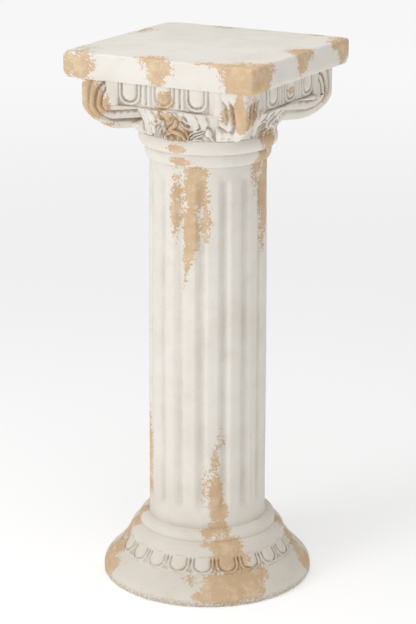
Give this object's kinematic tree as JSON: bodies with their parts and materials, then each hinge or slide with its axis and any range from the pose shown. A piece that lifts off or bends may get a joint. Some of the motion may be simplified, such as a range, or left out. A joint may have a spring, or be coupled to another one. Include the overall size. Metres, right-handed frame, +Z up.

* * *

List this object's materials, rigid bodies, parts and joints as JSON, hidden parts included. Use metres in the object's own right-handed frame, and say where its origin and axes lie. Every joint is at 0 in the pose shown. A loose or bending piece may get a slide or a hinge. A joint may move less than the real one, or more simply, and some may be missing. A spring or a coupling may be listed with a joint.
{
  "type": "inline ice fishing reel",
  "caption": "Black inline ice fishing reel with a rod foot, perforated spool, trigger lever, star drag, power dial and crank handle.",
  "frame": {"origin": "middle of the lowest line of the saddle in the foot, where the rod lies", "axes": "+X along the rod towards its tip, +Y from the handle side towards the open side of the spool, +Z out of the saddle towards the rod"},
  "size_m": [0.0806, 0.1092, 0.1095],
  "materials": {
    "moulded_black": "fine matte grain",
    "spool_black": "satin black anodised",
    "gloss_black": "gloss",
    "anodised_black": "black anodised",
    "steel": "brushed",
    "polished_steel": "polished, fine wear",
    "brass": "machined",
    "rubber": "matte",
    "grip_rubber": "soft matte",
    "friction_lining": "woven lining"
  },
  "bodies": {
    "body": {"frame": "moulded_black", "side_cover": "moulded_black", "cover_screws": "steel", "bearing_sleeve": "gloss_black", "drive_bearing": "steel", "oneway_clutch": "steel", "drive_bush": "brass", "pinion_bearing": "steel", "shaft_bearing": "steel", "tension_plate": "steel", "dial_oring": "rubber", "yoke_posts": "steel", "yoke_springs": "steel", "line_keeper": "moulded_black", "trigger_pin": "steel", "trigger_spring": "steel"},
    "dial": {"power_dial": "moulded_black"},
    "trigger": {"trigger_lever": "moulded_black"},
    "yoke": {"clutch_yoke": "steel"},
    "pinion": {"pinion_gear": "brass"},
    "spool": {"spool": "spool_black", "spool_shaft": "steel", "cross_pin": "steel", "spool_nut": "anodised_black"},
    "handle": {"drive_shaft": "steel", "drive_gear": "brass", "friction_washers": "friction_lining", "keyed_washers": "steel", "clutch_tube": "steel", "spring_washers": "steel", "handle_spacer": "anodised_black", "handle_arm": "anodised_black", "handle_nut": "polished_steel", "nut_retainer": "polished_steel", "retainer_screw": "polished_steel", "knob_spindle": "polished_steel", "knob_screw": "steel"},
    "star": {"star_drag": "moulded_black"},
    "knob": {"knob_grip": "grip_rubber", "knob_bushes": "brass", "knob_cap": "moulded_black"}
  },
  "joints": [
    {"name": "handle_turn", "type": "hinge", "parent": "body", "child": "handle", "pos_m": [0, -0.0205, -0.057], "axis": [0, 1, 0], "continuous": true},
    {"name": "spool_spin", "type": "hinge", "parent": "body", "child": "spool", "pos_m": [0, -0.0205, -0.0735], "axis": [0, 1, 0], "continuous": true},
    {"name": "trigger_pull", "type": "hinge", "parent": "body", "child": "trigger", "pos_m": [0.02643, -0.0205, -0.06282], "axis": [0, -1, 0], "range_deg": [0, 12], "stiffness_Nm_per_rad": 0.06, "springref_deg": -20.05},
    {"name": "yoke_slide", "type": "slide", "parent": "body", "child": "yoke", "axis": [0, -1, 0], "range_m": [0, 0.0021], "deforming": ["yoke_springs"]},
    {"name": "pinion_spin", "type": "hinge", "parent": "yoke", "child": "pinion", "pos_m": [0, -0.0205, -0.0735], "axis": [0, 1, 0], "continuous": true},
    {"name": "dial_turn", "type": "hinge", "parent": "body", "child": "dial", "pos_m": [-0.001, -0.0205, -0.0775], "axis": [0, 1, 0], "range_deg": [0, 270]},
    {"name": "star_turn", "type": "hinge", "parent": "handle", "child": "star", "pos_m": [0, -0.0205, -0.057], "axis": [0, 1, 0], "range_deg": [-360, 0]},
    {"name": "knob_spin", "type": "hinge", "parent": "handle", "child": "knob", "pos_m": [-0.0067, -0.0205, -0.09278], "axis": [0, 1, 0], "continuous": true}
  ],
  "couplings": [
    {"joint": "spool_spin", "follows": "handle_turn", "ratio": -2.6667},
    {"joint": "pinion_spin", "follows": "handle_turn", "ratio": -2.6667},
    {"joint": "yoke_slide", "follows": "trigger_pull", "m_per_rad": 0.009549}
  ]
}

Your task: Report the number of lines in the entries above that include the string "with". Give nothing but the number.

Result for this exercise: 3